The program emphasizes that hard work equals success.
"We believe life is very fair, and when you put effort in your life, we typically get what we put into it," Blum said. "Most of these kids have put in very little effort."
That changes at the Academy. There is lots of physical training, academics, and cadets have to earn privileges, such as phone calls. Cadets are awarded one 10-minute phone call on Sunday nights starting the third week of the Residential Phase; senior cadets are allowed 20 minutes. They could write and receive letters but cannot get care packages.
"Throughout the whole day, you were going to be told what to do," Liebenstein said. "It's hard, but you just have to be resilient and work through it."
Not everyone made it through to today's graduation. Tetzlaff said her class started with 36 females; 22 are expected to graduate. Just more than 100 of the original 172 class members are graduating.
"They give up," Tetzlaff said. "They say they can't handle it, they start fights, they don't listen."
She quoted one of her commandants: "There are a million excuses to want to go home, but you have to find that one good excuse every day to make you stay," Tetzlaff said.
Another instructor told Liebenstein: "Kids do what they want to do, but adults do what they have to do."
"That really got in my head," he said.
Both cadets are nervous about coming back home from what has been a challenging, yet structured, safe environment.
Jenni Yanta, 18, now living in Marshfield, can attest to those future challenges. Yanta, from Wisconsin Rapids, graduated from the program a year ago.
"When (cadets are) there, (they) have people to enforce the rules," Yanta said. "When you get home, you don't have someone telling you want to do.
"It felt just like one big dream, like it didn't even happen."
Yanta fell back into some of her old habits, like drinking, but soon realized that was not the road she wanted to get back on.
"In July, on my 18th birthday, I bought my first car and I realized I couldn't keep doing what I was doing," Yanta said.
She has been sober since July, she said, and is holding down a job, with plans to join the military or go on to school.
A backward slide is expected, Blum said. Mentors - picked by the students and trained by the Academy - help support the graduates.
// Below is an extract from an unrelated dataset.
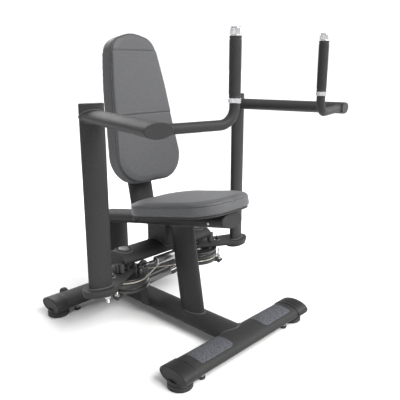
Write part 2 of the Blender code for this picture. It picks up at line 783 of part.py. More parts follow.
# ---------------------------------------------------------------- cables
def cable_run(side, z, front_end, rear_end):
    """Route from the front of one disc across to the rear of the other, at one height."""
    radius = DISC_RADIUS - GROOVE_DEPTH + CABLE_RADIUS + 0.0010
    near, far = pivot_place(side), pivot_place("right" if side == "left" else "left")
    sign = SIGN[side]
    lean = math.asin(radius / PIVOT_X)
    leave = -(math.pi / 2 - lean)
    points = []
    steps = 7
    for n in range(steps + 1):
        a = front_end + (leave - front_end) * n / steps
        points.append(near + Vector((-sign * math.cos(a), math.sin(a), 0)) * radius)
    arrive = leave + math.pi
    for n in range(steps + 1):
        a = arrive + (rear_end - arrive) * n / steps
        points.append(far + Vector((-sign * math.cos(a), math.sin(a), 0)) * radius)
    return [p + Z_AXIS * z for p in points]


def cables():
    """Fixed stretch of each crossed cable; angles count from the inward direction."""
    front, rear = math.radians(-117), math.radians(97)
    pipe("sync_cable_upper", cable_run("left", UPPER_GROOVE_Z, front, rear), CABLE_RADIUS,
         cable_steel, fine=2)
    front = math.radians(-102)
    pipe("sync_cable_lower", cable_run("right", LOWER_GROOVE_Z, front, rear), CABLE_RADIUS,
         cable_steel, fine=2)


# ---------------------------------------------------------------- cylinders
def barrel(name, anchor, along, rest):
    """Barrel with a bored eye on its anchor pin."""
    start = anchor + along * (EYE_RADIUS - 0.002)
    body = rod(name, start + along * 0.008, start + along * BARREL_LENGTH, BARREL_RADIUS,
               barrel_silver, rest)
    neck = rod(name + "_neck", anchor + along * 0.004, start + along * 0.02, EYE_THICK / 2 - 0.0005)
    boolean(body, neck, "UNION")
    lift = Z_AXIS * EYE_THICK / 2
    eye = rod(name + "_eye", anchor - lift, anchor + lift, EYE_RADIUS)
    boolean(body, eye, "UNION")
    bore = rod(name + "_bore", anchor - lift * 2, anchor + lift * 2, PIN_RADIUS + RUNNING)
    boolean(body, bore, "DIFFERENCE")
    floor = start + along * (0.02 + BARREL_FLOOR)
    mouth = start + along * (BARREL_LENGTH + 0.01)
    gland = rod(name + "_gland", floor, mouth, ROD_RADIUS + RUNNING)
    boolean(body, gland, "DIFFERENCE")


def piston_rod(name, pin, anchor, along, inside, nut_side, rest):
    """Rod with its eye and the acorn nut that closes the eye."""
    start = anchor + along * (EYE_RADIUS - 0.002 + BARREL_LENGTH - inside)
    body = rod(name, start, pin - along * 0.004, ROD_RADIUS - 0.0005, chrome, rest)
    lift = Z_AXIS * EYE_THICK / 2
    eye = rod(name + "_eye", pin - lift, pin + lift, EYE_RADIUS)
    boolean(body, eye, "UNION")
    nut = rod(name + "_nut", pin + lift * nut_side * 0.8, pin + lift * nut_side * 2.8, 0.0095)
    boolean(body, nut, "UNION")


def upper_cylinder():
    """Across the front of the cross beam, pulling on the left disc."""
    anchor = Vector((*UPPER_ANCHOR, UPPER_AXIS_Z))
    pin = pin_place("left", UPPER_PIN_TURN) + Z_AXIS * UPPER_AXIS_Z
    along = (pin - anchor).normalized()
    rest = pivot_empty("upper_cylinder_pivot", anchor)
    barrel("cylinder_barrel_upper", anchor, along, rest)
    piston_rod("cylinder_rod_upper", pin, anchor, along, UPPER_ROD_INSIDE, 1, rest)
    top = UPPER_AXIS_Z - EYE_THICK / 2 - GAP
    half = 0.018
    tongue = box("cylinder_anchor_upper", (anchor.x - half, anchor.y - half, top - TONGUE_THICK),
                 (anchor.x + half, PIVOT_Y + 0.020, top), frame_paint)
    beam_under = CROSS_Z - FRAME_HALF_THIN - GAP
    web = box("anchor_web_upper", (anchor.x - half, PIVOT_Y - 0.020, top - 0.001),
              (anchor.x + half, PIVOT_Y + 0.020, beam_under))
    boolean(tongue, web, "UNION")
    pin_bar = rod("anchor_pin_upper", anchor - Z_AXIS * 0.012, anchor + Z_AXIS * 0.012, PIN_RADIUS)
    boolean(tongue, pin_bar, "UNION")


def lower_cylinder():
    """Below the discs, pulling on the right disc from a bracket on the main beam."""
    anchor = Vector((*LOWER_ANCHOR, LOWER_AXIS_Z))
    pin = pin_place("right", LOWER_PIN_TURN) + Z_AXIS * LOWER_AXIS_Z
    along = (pin - anchor).normalized()
    rest = pivot_empty("lower_cylinder_pivot", anchor)
    barrel("cylinder_barrel_lower", anchor, along, rest)
    piston_rod("cylinder_rod_lower", pin, anchor, along, LOWER_ROD_INSIDE, -1, rest)
    top = LOWER_AXIS_Z - EYE_THICK / 2 - GAP
    half = 0.018
    web_x = anchor.x + half
    foot_z = BEAM_Z + FRAME_HALF_THIN / 2
    tongue = box("cylinder_anchor_lower", (anchor.x - half, anchor.y - half, top - TONGUE_THICK),
                 (web_x, anchor.y + half, top), frame_paint)
    web = box("anchor_web_lower", (web_x - TONGUE_THICK, anchor.y - half * 0.9, BEAM_Z),
              (web_x - 0.001, anchor.y + half * 0.9, top - 0.001))
    boolean(tongue, web, "UNION")
    foot = box("anchor_foot_lower", (web_x - TONGUE_THICK / 2, anchor.y - half * 0.8, BEAM_Z + 0.001),
               (0, anchor.y + half * 0.8, foot_z))
    boolean(tongue, foot, "UNION")
    pin_bar = rod("anchor_pin_lower", anchor - Z_AXIS * 0.010, anchor + Z_AXIS * 0.012, PIN_RADIUS)
    boolean(tongue, pin_bar, "UNION")
    cope(tongue, (0, anchor.y - 0.1, BEAM_Z), (0, anchor.y + 0.1, BEAM_Z), X_AXIS,
         FRAME_HALF_WIDE, FRAME_HALF_THIN)


# ---------------------------------------------------------------- transport wheels
def transport_wheel(side):
    sign = SIGN[side]
    y = REAR_BAR_Y + FRAME_HALF_WIDE + WHEEL_AIR + WHEEL_RADIUS
    at = Vector((sign * WHEEL_X, y, WHEEL_Z))
    half = WHEEL_WIDTH / 2
    rest = pivot_empty("wheel_axis_" + side, at)
    bore = AXLE_RADIUS + RUNNING
    turned("transport_wheel_" + side,
           [(WHEEL_RADIUS - 0.003, half), (WHEEL_RADIUS, half - 0.004),
            (WHEEL_RADIUS, 0.004 - half), (WHEEL_RADIUS - 0.003, -half),
            (bore, -half), (bore, half)],
           at, wheel_black, rest, steps=32, axis=X_AXIS)
    outer = half + 0.0005
    cheek_low = min(sign * outer, sign * (outer + BRACKET_THICK)) + at.x
    cheek_high = max(sign * outer, sign * (outer + BRACKET_THICK)) + at.x
    bracket = box("wheel_bracket_" + side, (cheek_low, REAR_BAR_Y, WHEEL_Z - 0.013),
                  (cheek_high, y + 0.013, WHEEL_Z + 0.016), frame_paint)
    axle = rod("wheel_axle_" + side, at - X_AXIS * sign * (half + 0.004),
               at + X_AXIS * sign * (outer + BRACKET_THICK + 0.003), AXLE_RADIUS)
    boolean(bracket, axle, "UNION")
    cope(bracket, (-0.34, REAR_BAR_Y, FOOT_BAR_Z), (0.34, REAR_BAR_Y, FOOT_BAR_Z), Y_AXIS,
         FRAME_HALF_WIDE, FRAME_HALF_THIN)


# ---------------------------------------------------------------- build
clear_scene()
parts = new_collection("chest_fly_machine")
cutters = new_collection("cutters")

frame_paint = finish_material("charcoal powder coat", (0.045, 0.045, 0.047), 0.55, 0.0)
cap_plastic = finish_material("black cap plastic", (0.030, 0.030, 0.033), 0.45, 0.0)
strip_grit = finish_material("blue grey grit", (0.120, 0.135, 0.160), 0.90, 0.0)
pad_leather = finish_material("grey leatherette", (0.140, 0.140, 0.148), 0.60, 0.0)
board_black = finish_material("black board", (0.020, 0.020, 0.020), 0.80, 0.0)
cap_grey = finish_material("grey cap plastic", (0.250, 0.250, 0.255), 0.40, 0.0)
bush_bronze = finish_material("sintered bronze", (0.450, 0.300, 0.150), 0.45, 1.0)
steel = finish_material("ground steel", (0.550, 0.550, 0.560), 0.30, 1.0)
disc_black = finish_material("black disc paint", (0.020, 0.020, 0.022), 0.40, 0.0)
barrel_silver = finish_material("satin aluminium", (0.600, 0.600, 0.610), 0.35, 1.0)
chrome = finish_material("chrome", (0.800, 0.800, 0.820), 0.10, 1.0)
grip_rubber = finish_material("ribbed rubber", (0.015, 0.015, 0.016), 0.80, 0.0)
cable_steel = finish_material("coated cable", (0.700, 0.680, 0.600), 0.40, 0.5)
wheel_black = finish_material("wheel rubber", (0.015, 0.015, 0.015), 0.70, 0.0)

base_frame()
for end_name, bar_y in (("front", FRONT_BAR_Y), ("rear", REAR_BAR_Y)):
    for hand in SIGN:
        end_cap("end_cap_%s_%s" % (end_name, hand), hand, bar_y)
for hand in SIGN:
    grip_strip("grip_strip_" + hand, hand)
seat_tube_and_posts()
cross_beam_and_hanger()
seat()
back()
for hand in SIGN:
    pivot(hand)
    arm(hand)
    transport_wheel(hand)
cables()
upper_cylinder()
lower_cylinder()
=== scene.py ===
import json
import math
import random
import bpy
import bmesh
import numpy as np
from mathutils import Matrix, Vector, noise
from mathutils.bvhtree import BVHTree


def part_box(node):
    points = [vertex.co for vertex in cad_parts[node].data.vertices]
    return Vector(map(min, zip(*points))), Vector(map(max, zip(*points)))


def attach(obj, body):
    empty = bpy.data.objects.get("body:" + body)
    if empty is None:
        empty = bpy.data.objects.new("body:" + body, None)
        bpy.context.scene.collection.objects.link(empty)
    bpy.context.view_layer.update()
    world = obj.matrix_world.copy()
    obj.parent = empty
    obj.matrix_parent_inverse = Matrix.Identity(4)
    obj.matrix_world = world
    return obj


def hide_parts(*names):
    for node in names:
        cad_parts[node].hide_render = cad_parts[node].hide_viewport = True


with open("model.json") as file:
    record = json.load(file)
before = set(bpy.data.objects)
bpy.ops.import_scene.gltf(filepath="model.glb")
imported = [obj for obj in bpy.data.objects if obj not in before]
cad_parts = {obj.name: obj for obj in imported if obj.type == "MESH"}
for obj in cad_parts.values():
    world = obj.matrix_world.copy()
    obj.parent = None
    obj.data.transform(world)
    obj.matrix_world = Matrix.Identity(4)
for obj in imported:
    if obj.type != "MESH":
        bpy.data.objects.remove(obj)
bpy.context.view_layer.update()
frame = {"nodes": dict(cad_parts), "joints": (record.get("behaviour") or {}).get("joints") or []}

xAxis = Vector((1, 0, 0))
yAxis = Vector((0, 1, 0))
zAxis = Vector((0, 0, 1))
signOf = {"left": -1, "right": 1}
jointAt = {j["child"]: Vector(j["pos_m"]) for j in frame["joints"] if "pos_m" in j}


# camera, light and floor
view = {
    "place": (-1.3785, -1.4486, 1.0470),
    "yaw": 0.7597,      # from +X towards +Y
    "down": 0.2593,
    "lens": 46.55,
}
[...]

There is a follow-up program one year after graduation.
"What
we typically see is 70 percent of the kids that graduate the program are doing something more than 32 hours a week - school, work.
"I think it's a pretty good mark on the wall that we're doing something pretty neat with these kids."
Liebenstein and Tetzlaff, though nervous, say they are ready. Tetzlaff is enrolled in diesel and heavy equipment courses at Mid-State Technical College; Liebenstein will start a 10-month stint with the AmeriCorps program in February.
Yanta, who said cadets become their real self while in the program, had advice.
"Remember who you were there," she said. "Don't let it all go to waste. Don't let other people influence you. It's going to be hard.
"If you want to live your dream, get up in the morning and do your (physical training). Keep going with the habit of (what you learned), until you accomplish what you need to."